I ask him how his girlfriend and he negotiate differences around their COVID boundaries.

“My girlfriend would be more loose about what she does, but she knows how careful I am, and she thinks I’m generally right about this stuff, so she follows my lead. She’s a hugger, so it’s hard for her.”

I feel her pain, I think to myself, and in that moment I feel Steph’s hand rest on my back. She knows it’s been hard for me, too.

We finish his email and I close my laptop. I feel a little embarrassed, like I’ve been following a set of rules intended to separate the thinkers from the sheep. But mostly, I feel like the weight of a truck was just lifted off my shoulders.

“What do you think?” I ask Steph as she refills our wine.

“I think you should tell him we think he’s living recklessly,” she says, and we laugh in a way we haven’t in months.

When we come up for air I can see that Steph is mirroring the lightness I feel. And as we begin the conversation about how we want to live during COVID, McNeil’s words echo in my head:

“If you are living in terror of the virus, I think you’re being too cautious.
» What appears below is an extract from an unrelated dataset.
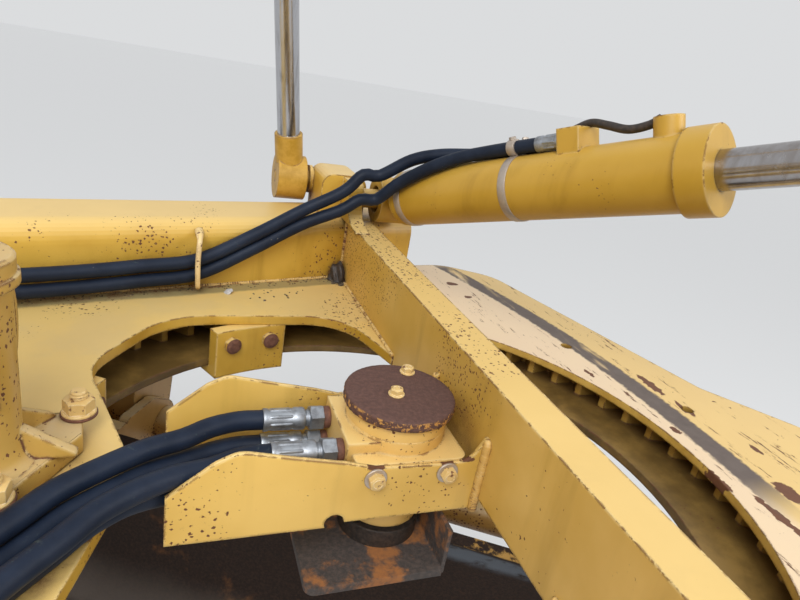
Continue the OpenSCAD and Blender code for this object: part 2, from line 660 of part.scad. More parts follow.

That could change In the fall, though.”

I am struck by his choice of words. He speaks of terror, which is a frequency we’ve been vibrating in for months.

I feel no judgment coming from him. And because of that, I land in a place of compassion. Both for myself and for Steph.

These are hard times to navigate. We can relax a little. Follow the data. The numbers. And make slow, minor changes accordingly.